使用来自 JohnnyHK 的复合索引，它变得更快：

ensureIndex({id_resource:1, 'users_involved.id_user':1, 'users_involved.state':1});

解释

{
    "clusteredType" : "ParallelSort",
    "cursor" : "BtreeCursor id_resource_1_users_involved.id_user_1_users_involved.state_1",
    "n" : 5,
    "nChunkSkips" : 0,
    "nYields" : 0,
    "nscanned" : 7,
    "nscannedAllPlans" : 7,
    "nscannedObjects" : 7,
    "nscannedObjectsAllPlans" : 7,
    "millisShardTotal" : 0,
    "millisShardAvg" : 0,
    "numQueries" : 2,
    "numShards" : 2,
    "millis" : 1
}

所以如果我想查询 users_involved 数组，我必须为每个查询建立一个单独的索引？

还 @JohnnyHK 使用提到的整个数组：

find({id_resource : "197", "users_involved" : {$elemMatch : {id_user : "128825371", state : "answered", id_folder:"0", is_deleted:"0"}}}).hint("id_resource_1_users_involved_1")

没有任何改善，请解释：

{
    "clusteredType" : "ParallelSort",
    "cursor" : "BtreeCursor id_resource_1_users_involved_1",
    "n" : 5,
    "nChunkSkips" : 0,
    "nYields" : 1,
    "nscanned" : 46868,
    "nscannedAllPlans" : 46868,
    "nscannedObjects" : 46868,
    "nscannedObjectsAllPlans" : 46868,
    "millisShardTotal" : 222,
    "millisShardAvg" : 111,
    "numQueries" : 2,
    "numShards" : 2,
    "millis" : 174

}

或者我还是做错了？

*我还从解释响应中删除了分片信息，如果此信息可能很重要，请直说

【问题讨论】：

标签： mongodb

【解决方案1】：

因为您的复合索引包含整个 users_involved 数组，所以该索引只能在匹配数组的完整嵌入文档元素时使用。见here。

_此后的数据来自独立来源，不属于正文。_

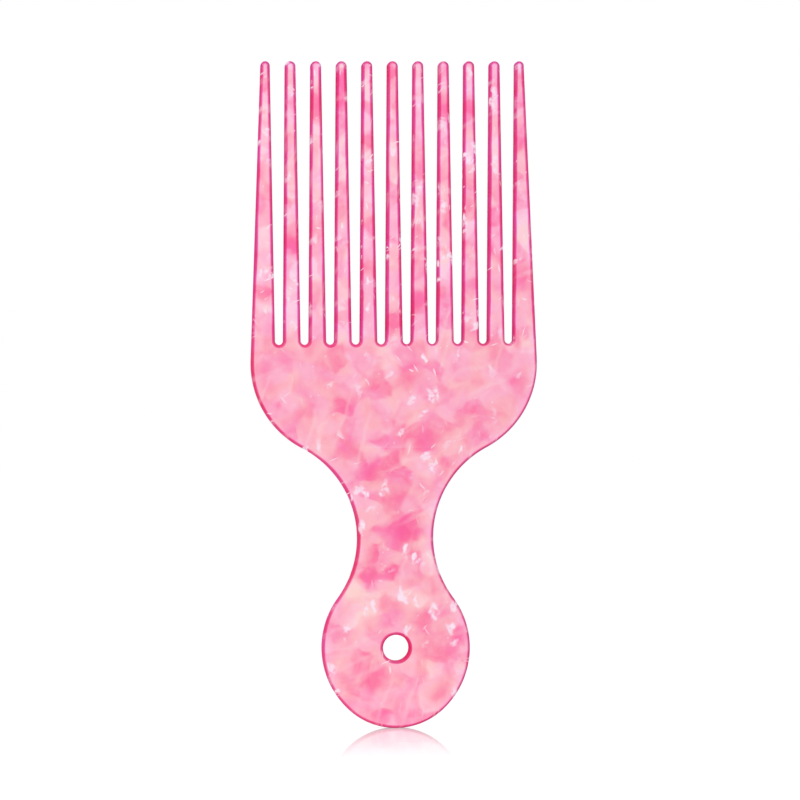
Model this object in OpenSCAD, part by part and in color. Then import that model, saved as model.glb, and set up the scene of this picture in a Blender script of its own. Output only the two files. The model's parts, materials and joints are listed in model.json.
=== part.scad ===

我认为使用仅包含来自users_involved 的您打算搜索的字段的复合索引会更好地为您服务。所以要么：

db.message.ensureIndex({id_resource:1, 'users_involved.id_user' : 1});

或

db.message.ensureIndex({id_resource:1, 'users_involved.id_user' : 1, 'users_involved.state' : 1});

【讨论】：

@braunbaer 您不必为每个查询建立单独的索引，但您需要确保您定义的索引提供足够的选择性，以便只需要扫描少量文档任何给定的查询。请参阅复合键上的the docs。
很好，每个新案例（查询）都将是一个新索引。 case "resource x player y folder z" -> index resource_player_folder case "resource x player y state z" -> index resource_player_state case "resource x player x folder z state xz" -> index resource_player_state_folder 这个想法是在“ users_invovled”，而对于几乎相同的查询没有这些单独的索引。但也许我只需要多次阅读文档才能真正理解它们。感谢您的时间和帮助。